Na escola, eu era CDF (hoje em dia chamam de Nerd), sentava na primeira fileira e argumentava fervorosamente com os professores quando tirava 9,5. Desde cedo, eu entendia o valor de estudar, um sentimento embalado pelos hinos do cantor cristão que minha avó sabia cantar de cor, mas não sabia encontrar no hinário, e pelas vezes em que ela foi enganada por clientes desonestos por não saber calcular o troco.

Até o ensino médio, o muro estava lá, não me perturbava, pois eu precisava estudar tudo o que minha avó não havia estudado, eu precisava absorver cada oportunidade que ela não tinha tido, eu me encaixava o máximo que podia naquela escola de classe alta, mesmo sendo de família humilde (explico: minha mãe trabalhava na escola, e eu, como filha de funcionária, tinha bolsa integral). Mas aí… chegou a tão sonhada faculdade.

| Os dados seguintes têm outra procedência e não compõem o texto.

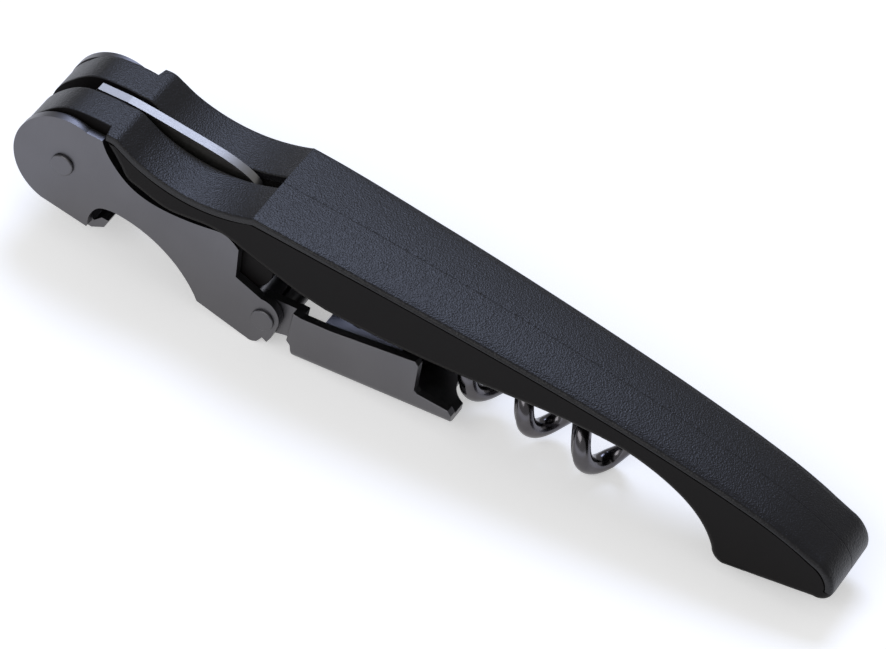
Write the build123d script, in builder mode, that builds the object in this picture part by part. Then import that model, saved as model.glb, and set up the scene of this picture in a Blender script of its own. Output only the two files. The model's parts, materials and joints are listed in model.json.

As expectativas estavam altas, muito esforço para passar no vestibular de uma instituição pública, primeiros dias de aula… chocada! Exceto por um ou outro professor contado nos dedos, a maioria se arrastava atrás de seus pesados óculos, engessados por uma emenda, enfadonhos com aquela rotina, enrijecidos pela máquina que funcionava dentro daquele muro.

E em uma dessas hecatombes tediosas, pontuadas por cochilos, decidi ali, em uma das aulas mais enfastiantes dos primeiros anos da faculdade, que eu seria professora.

Obviamente, pelo histórico aqui já debulhado, não havia dúvidas de que eu seria uma professora diferente daqueles jurássicos que encontrei ao longo de todo o meu percurso.

Então, já faz um bom tempo que pulo esse muro com os alunos. E nesse ir e vir, meus joelhos já se arranharam algumas vezes durante os saltos, mas acredito que tenho muitas histórias boas e inspiradoras para contar.

Quem sabe você não se arrisca a pular esse muro comigo também?